It was expected that the translation of the lexical unit in this field would be somewhat problematic due to the near absence of this segment in the original corpus. This section appears only in 11.63% of original websites and in 38% of localized ones. In both corpora the most frequent Spanish lexical unit is cargo, while students renderings are as follows:

Figure 6

Students’ Translations of the Segment Job title

Students’ Translations of the Segment Job title

-> Voir la liste des figures

As shown in the figure, only 24% used the correct term, cargo, whereas the most frequent solution is the inadequate term profesión (37.18%). Again, options such as puesto que ocupa en la empresa, and puesto que desempeña, though correct from a linguistic point of view, are too lengthy for the conventions of this web genre. Given that student translations of this segment resulted in seven different nouns, it can also be deduced that a non-conventional item may lead to higher variation in the range of target terms used. The data point to the appropriateness of using descriptive genre studies of this particular kind of subgenres in order to familiarize students with textual conventions in different languages.

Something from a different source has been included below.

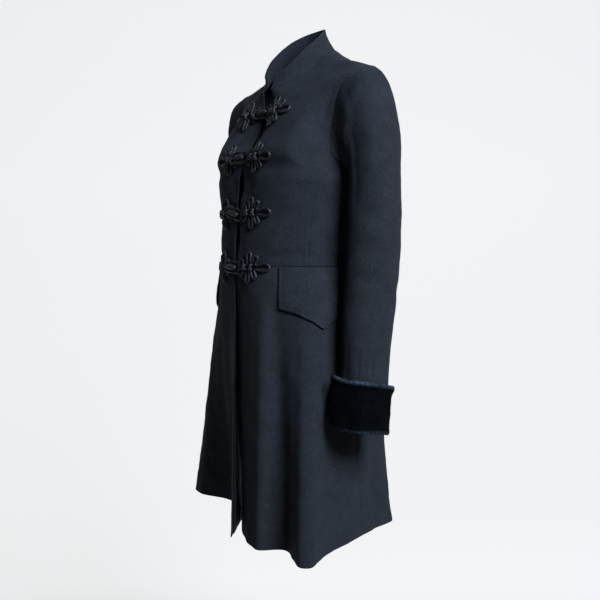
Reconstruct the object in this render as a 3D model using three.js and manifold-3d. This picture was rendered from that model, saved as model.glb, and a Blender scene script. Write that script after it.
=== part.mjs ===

7. Lexical Priming and Interference at Word Level

Lexical priming, i.e., lexical facilitation understood as a psychological phenomenon (cf. among others, Feldman, Soltani et al. 2004; Hoey 2006), is a phenomenon analyzed at the interlinguistic level in this study. The hypothesis proposed is that data from the localized corpus and from students show a preference towards producing graphically similar words in the translated texts, a phenomenon that is observed when comparing specific renderings in both localized corpora with those in the original corpus. This points out that the phenomenon is inherent in translation-oriented processing tasks relating to source texts and becomes exacerbated by onscreen translation and the fact that the translator usually works with one segment at a time.

For instance, the choice of the term compañía (28.58%) in the localized corpus is a clearly facilitated word because of its graphic similarity with the original company. This is however an absent option in the original Spanish corpus. In the latter the conventional term associated with this move is empresa, even though these two terms are considered synonyms. This behavior shows a striking similarity in student solution, as compañía appeared in 24.35% of translations while empresa appeared in 74.75%.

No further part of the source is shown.